Quirkiness is also a thing here – take a trip to the movies to eat homemade cookies and ice cream while sitting in an old Morris Minor car, or check out the mega maze and illusion rooms at Puzzling World.

 Tip: you’ll need a 4WD vehicle and/or snow chains if you’re planning to drive up the ski field roads.


The West Coast

The South Island’s West Coast can be reached within a two-hour drive from Wānaka but this stunning journey along the shores of Lakes Wānaka and Hawea and deep into the Westland Tai Poutini National Park really deserves a whole day if you have the time.

Look out for the Department of Conservation (Doc) signs along the road, with lots of options to pull over and take a short (or long if you choose) walk to stunning sights such as The Fantail Falls, The Blue Pools and the Gates of Haast Gorge.

Haast is the first town you’ll come to on the Coast and is popular for whitebaiting, sea fishing and jet boating.
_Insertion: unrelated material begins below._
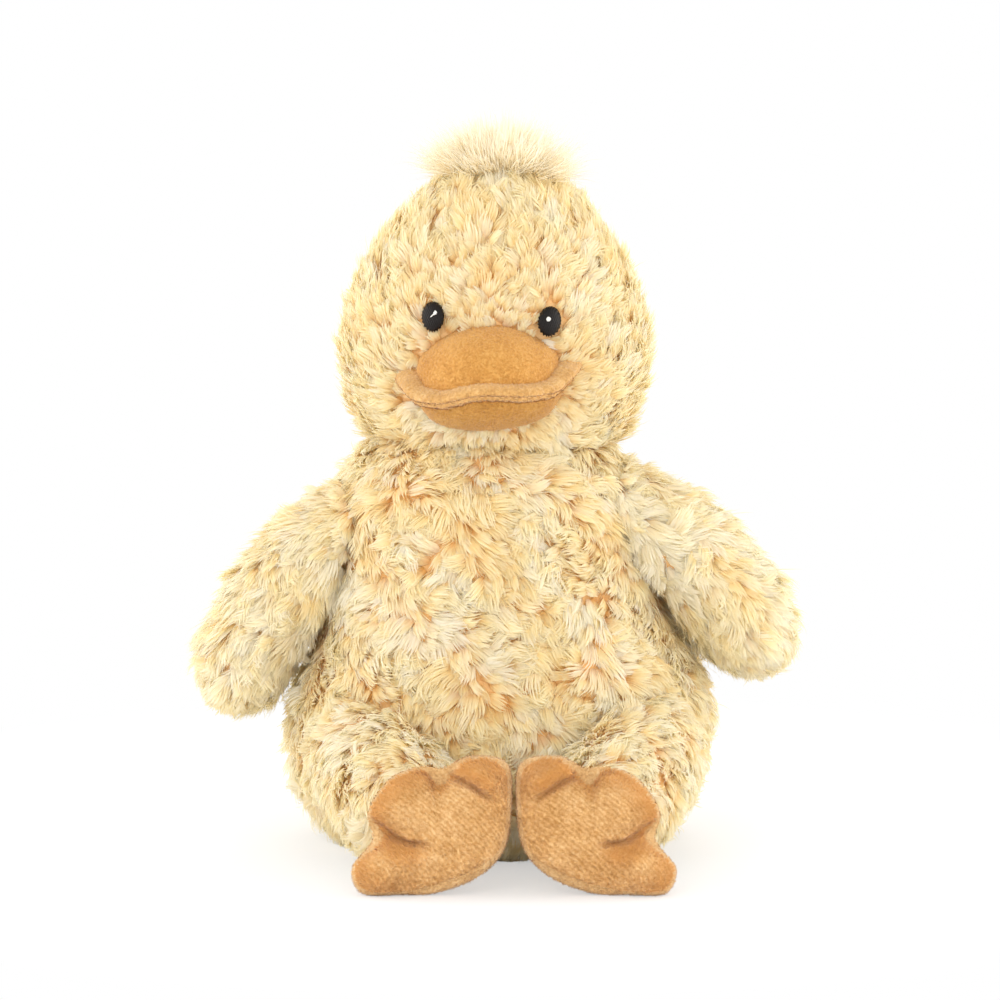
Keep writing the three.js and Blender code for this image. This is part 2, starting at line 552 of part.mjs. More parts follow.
for (const [side, sign] of Object.entries(SIDES)) {
  const hip = new THREE.Group();
  const foldDepth = BODY_HALF_DEPTH * Math.sqrt(1 - LEG_SPREAD_SHARE ** 2);
  const leg = new THREE.Group();
  leg.rotation.set(radians(LEG_SLOPE_DEG), 0, -sign * radians(LEG_TOE_IN_DEG), 'ZYX');
  const foot = new THREE.Group();
  foot.position.set(0, -LEG_LENGTH, -LEG_HALF_HEIGHT).applyEuler(leg.rotation);
  hip.position.set(sign * LEG_SPREAD_SHARE * BODY_HALF_WIDTH, -foldDepth, ANKLE_HEIGHT - foot.position.z);
  hip.add(leg, foot);
  duck.add(hip);

  // The pad stands on the ground beside its neighbour, wherever the ankle is
  const pad = new THREE.Group();
  pad.rotation.set(Math.PI / 2 - radians(FOOT_TILT_DEG), 0, -sign * radians(FOOT_TURN_DEG));
  foot.add(pad);
  const handed = (body) => mirrored(sign, body);
  const sole = handed(soleForm(0, SHOWN_SHARE));
  const back = handed(instepForm(0, SHOWN_SHARE));
  const box = seenFrom(duck, pad, sole.add(back)).boundingBox();
  const innerEdge = sign > 0 ? box.min[0] : box.max[0];
  pad.position.set(FEET_OFFSET + sign * JOINT_GAP - innerEdge, -FOOT_FORWARD, -box.min[2]);

  const ankleBall = (grow) => solid(ball(ANKLE_RADIUS + grow, FACES_ROUND.leg));
  const ankleSocket = seenFrom(pad, foot, ankleBall(JOINT_GAP));
  const soleInside = handed(soleForm(-VELOUR, HIDDEN_SHARE)).add(ankleSocket);
  const backInside = handed(instepForm(-VELOUR, HIDDEN_SHARE)).add(ankleSocket);
  place(`${side}_foot_sole`, sole.subtract(soleInside), TAN_VELOUR, pad);
  place(`${side}_foot_instep`, back.subtract(backInside), TAN_VELOUR, pad);
  const filling = handed(footFilling(VELOUR + SEAM_GAP)).subtract(ankleSocket);
  place(`${side}_foot_stuffing`, filling, FIBRE_FILL, pad);

  // The thigh clears the body as it lifts and the foot as it flops, and ends in the ankle's ball
  const bellyForm = seenFrom(hip, torso, bodyForm(JOINT_GAP, SHOWN_SHARE));
  const belly = seenFrom(leg, hip, swept(bellyForm, AXIS.x, 0, radians(LEG_LIFT_DEG)));
  const ground = seenFrom(leg, duck, beyond('z', 1, 0));
  const clear = (body) => body.subtract(belly).intersect(ground);
  const flop = (room) => {
    const padForm = handed(soleForm(room, HIDDEN_SHARE).add(instepForm(room, HIDDEN_SHARE)));
    const [back, forward] = [-radians(FOOT_FLOP_DEG.back), radians(FOOT_FLOP_DEG.forward)];
    return seenFrom(leg, foot, swept(seenFrom(foot, pad, padForm), AXIS.x, back, forward));
  };
  const limb = (inset, room, detail) => thigh(-inset, detail).subtract(flop(room))
    .add(seenFrom(leg, foot, ankleBall(-inset)));
  const cavity = limb(PLUSH, PLUSH + JOINT_GAP, HIDDEN_SHARE);
  const limbFilling = limb(PLUSH + SEAM_GAP, PLUSH + 2 * JOINT_GAP, HIDDEN_SHARE);
  place(`${side}_leg_cover`, clear(limb(0, JOINT_GAP, SHOWN_SHARE)).subtract(cavity), CREAM_PLUSH, leg);
  place(`${side}_leg_stuffing`, clear(limbFilling), FIBRE_FILL, leg);
}

// Tail: a small stuffed wedge low on the back
const tail = new THREE.Group();
tail.position.set(0, BODY_HALF_DEPTH, BELLY_HEIGHT - TAIL_HALF_THICK);
tail.rotation.x = radians(TAIL_RISE_DEG);
torso.add(tail);

function tailForm(inset, detail) {
  const shape = scaled(TAIL_SHARES, TAIL_HALF_WIDTH, TAIL_ROOT + TAIL_LENGTH);
  return solid(turned(profile(shape, faces(FACES_ALONG.small, detail), -inset), FACES_ROUND.small)
    .scale(1, TAIL_HALF_THICK / TAIL_HALF_WIDTH, 1)
    .rotateX(-Math.PI / 2)
    .translate(0, -TAIL_ROOT, 0));
}

const rump = seenFrom(tail, torso, bodyForm(SEAM_GAP, SHOWN_SHARE));
const tailShell = tailForm(0, SHOWN_SHARE).subtract(tailForm(PLUSH, SHOWN_SHARE));
place('tail_cover', tailShell.subtract(rump), CREAM_PLUSH, tail);
place('tail_stuffing', tailForm(PLUSH + SEAM_GAP, SHOWN_SHARE).subtract(rump), FIBRE_FILL, tail);

duck.updateMatrixWorld(true);
export default duck;
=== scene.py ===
import math

import bpy
import numpy as np
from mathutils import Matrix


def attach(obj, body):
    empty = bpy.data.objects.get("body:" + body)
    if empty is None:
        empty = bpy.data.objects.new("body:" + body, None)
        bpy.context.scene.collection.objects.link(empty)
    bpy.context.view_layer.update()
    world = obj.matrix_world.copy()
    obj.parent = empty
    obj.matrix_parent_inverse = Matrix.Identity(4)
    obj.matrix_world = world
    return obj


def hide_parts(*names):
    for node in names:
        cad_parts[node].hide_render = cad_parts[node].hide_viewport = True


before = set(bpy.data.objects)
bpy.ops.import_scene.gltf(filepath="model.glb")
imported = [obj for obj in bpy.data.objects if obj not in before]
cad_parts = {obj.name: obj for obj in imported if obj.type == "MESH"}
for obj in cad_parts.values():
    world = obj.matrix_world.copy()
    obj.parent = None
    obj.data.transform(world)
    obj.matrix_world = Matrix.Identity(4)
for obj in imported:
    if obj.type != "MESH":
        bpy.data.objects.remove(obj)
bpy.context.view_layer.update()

MM = 0.001
SIDES = {"left": 1, "right": -1}  # the toy's own left is +X

# Forms, as the part has them
SLUMP = 3.6
NECK_RADIUS = 59.0
NECK_HEIGHT = 105.0
SHOULDER_POLAR = 62.0
BODY_HALF = (76.0, 66.0)
BELLY_HEIGHT = 46.0
SEAT_HALF_WIDTH = 54.0
SEAT_DROP = BODY_HALF[0] * math.tan(math.radians(SLUMP))
SEAT_SEAM = 48.0  # half width of the seat panel
HEAD_HALF = (55.5, 49.5)
HEAD_HEIGHT = 110.0
CHIN_HEIGHT = 30.0
HEAD_LINE = [(0, 0), (0.6, 0.03), (0.86, 0.14), (0.975, 0.28), (1, 0.42), (0.93, 0.58),
             (0.79, 0.73), (0.59, 0.86), (0.33, 0.965), (0, 1)]
WING_HALF = (19.5, 24.0)
WING_LENGTH = 108.0
WING_ROOT = 14.0
WING_FORWARD = 4.0
WING_HANG = {"left": 64.0, "right": 62.0}
WING_BOW = math.radians(50)
WING_HINGE_POLAR = math.radians(54.5)
WING_LINE = [(0, 0), (0.62, 0.02), (0.86, 0.14), (0.98, 0.34), (1, 0.58), (0.93, 0.78), (0.74, 0.9),
             (0.45, 0.97), (0, 1)]
LEG_HALF = (22.0, 25.0)
LEG_LENGTH = 47.0
LEG_ROOT = 24.0
LEG_SLOPE = 15.0
LEG_TOE_IN = 17.0
LEG_LINE = [(0, 0), (0.7, 0.01), (0.93, 0.12), (1, 0.4), (0.97, 0.7), (0.86, 0.9), (0.7, 1),
            (0, 1.02)]
HIP = (44.08, -53.765, 58.31)
ANKLE_RADIUS = 17.0
TAIL_HALF = (20.0, 13.0)
TAIL_LENGTH = 36.0
TAIL_ROOT = 20.0
TAIL_RISE = 35.0
TAIL_LINE = [(0, 0), (0.8, 0.02), (1, 0.35), (0.86, 0.65), (0.5, 0.9), (0, 1)]
BACKING_DEPTH = 3.6  # of the cloth under the tips of the pile
CLOTH = 1.2  # thick
CLEAR = 0.8  # how far a cover keeps from what it rests on
FULL_TURN = (0, 2 * math.pi)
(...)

The road then winds its way north along the coast and through dense rainforest to the Fox and Franz Josef glaciers. And when we say ‘winds’ we really mean it; this coastal road is anything but straight! Take your time and enjoy the experience, there’s nowhere else quite like it in New Zealand.

A stopover at Fox or Franz Josef is an absolute must on this road trip; there are very few places in the world where you can walk right up to the foot of a glacier. If you would like the chance to get onto the ice, there are guided walks as well as helicopter flights and ski planes which will land on the glacier.

The West Coast is also well-known for its pounamu, and it is a pleasure to stop and watch local artists working with this precious greenstone in the local galleries.

Greymouth and Hokitika are the main towns on the West Coast and good places for refuelling. Your fuel gauge is something to keep an eye on during this journey; petrol stations are few and far between on the Coast.

Tip: sandflies are rife on the West Coast, keep covered and use a repellent.